Roma. “Il 15 giugno anche Radio3 riapre il suo teatro. Per le verità in tutte le lunghe settimane di chiusura lo spazio che la programmazione di Radio3 ha dedicato al mondo del teatro è stato ampio, ancora più del solito. Non per sostituire qualcosa come l’esperienza della rappresentazione dal vivo, la condivisione dello spazio e del tempo che sono il cuore insostituibile dello spettacolo teatrale. Ma per ribadire che il teatro è qualcosa di irrinunciabile, che senza teatro saremmo tutti culturalmente, umanamente più poveri. E per sostenere con ogni mezzo possibile un mondo che vive una fase di tragica difficoltà. Ora Radio3 vuole contribuire a segnare la data del 15 giugno come un nuovo inizio per tutto il mondo del teatro. Senza ignorare nubi e difficoltà che incombono sul suo futuro. Ma per riportare al centro della nostra vita pubblica la bellezza, l’intelligenza, la meraviglia che abita le tavole del palcoscenico teatrale”. – ha dichiarato Marino Sinibaldi, direttore di Rai Radio3.
“A più di due mesi dallo strappo del lockdown, oggi stiamo ripartendo. Con tanti dubbi e preoccupazioni, certo, ma anche con tanta voglia di domani. E per celebrare questo piccolo, ma fondamentale, rito di passaggio, Emilia Romagna Teatro ha istintivamente cercato la complicità degli amici, in primis Radio3 – che con la sua costante presenza, ha contribuito a segnare il tempo dei mesi sospesi che ci stiamo lasciando alle spalle – e Lino Guanciale.
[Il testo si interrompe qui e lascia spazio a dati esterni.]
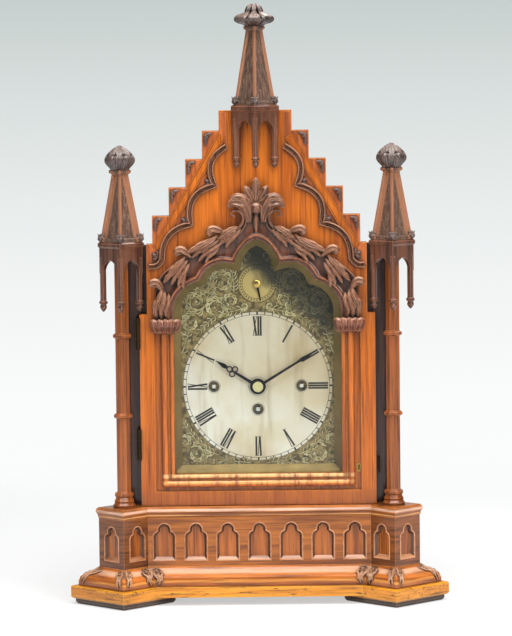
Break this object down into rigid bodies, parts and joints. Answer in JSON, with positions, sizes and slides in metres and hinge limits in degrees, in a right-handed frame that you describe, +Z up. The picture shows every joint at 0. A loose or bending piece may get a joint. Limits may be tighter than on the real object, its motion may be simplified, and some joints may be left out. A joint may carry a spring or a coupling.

Per varcare il limen della riapertura, poi, è parso necessario, ritornare ad un antico amore, il povero B. B., coi raffinati tesori della sua affilata sapienza dialettica, con la sua testarda fiducia nella trasformabilità del mondo a partire dall’uomo, inteso come indefesso agente modificatore e con la sua lucidissima e militante e pervasiva passione teatrale”. – ha aggiunto Claudio Longhi – direttore Emilia Romagna Teatro Fondazione.
“L’emigrazione è la miglior scuola di dialettica. I profughi sono dialettici più perspicaci. Sono profughi in seguito a dei cambiamenti, e il loro unico oggetto di studio è il cambiamento. Essi sono in grado di dedurre i grandi eventi dai minimi accenni, […] e hanno occhi acutissimi per le contraddizioni. Viva la dialettica!”. Memore della propria esperienza dell’esilio, Bertolt Brecht così fotografava, con la consueta lucidità, il rapporto fra discontinuità esistenziale e necessità della metamorfosi, individuando nel soggetto strappato al proprio sistema di abitudini e sicurezze il propulsore ideale del cambiamento politico e culturale.
“Un vero testo della crisi” definisce i “Dialoghi” Lino Guanciale. “Un vero testo generato da uno stato d’emergenza. Una rappresentazione vivida della balìa cui sono soggette le illusioni di stabilità della civiltà occidentale, soprattutto quando esse servono – coscientemente o meno – a nascondere sotto il tappeto le miserie e le fragilità di un mondo abituato a disprezzare la dialettica come strumento di rigenerazione della democrazia. Un testo che molto ha da dire, crediamo, a noi orfani della fine della storia, cui la pandemia ha consegnato l’epifania di una dimensione di precarietà le cui radici – lo stiamo apprendendo con forse troppo colpevole sorpresa – sono in realtà molto più profonde di quanto potesse sembrare.
Il 15 giugno, giorno ormai simbolico per il nostro teatro, tra autorizzazioni all’apertura e difficoltà obiettive di una fase di convivenza col virus cui nessuno può conferire una data di scadenza, la messinscena radiofonica di questo testo ci è parsa opportunamente rappresentativa dell’attuale orizzonte di sospensione e indeterminatezza della scena nazionale. Un orizzonte problematico senza precedenti, cui rispondere con le più varie forme di resistenza estetica e culturale messe a disposizione dalla complessità del linguaggio teatrale, proprio come ci pare avvenga al Brecht di quest’opera”.
La lettura di Guanciale è accompagnata da una partitura di musiche, a cura della violinista Renata Lackó, scelte tanto dal repertorio classico della musica colta europea e da quello più squisitamente brechtiano, quanto dalle sonorità “erranti” della tradizione Yiddish, a significare acusticamente il complesso paesaggio esistenziale e culturale dell’incontro fra i due personaggi.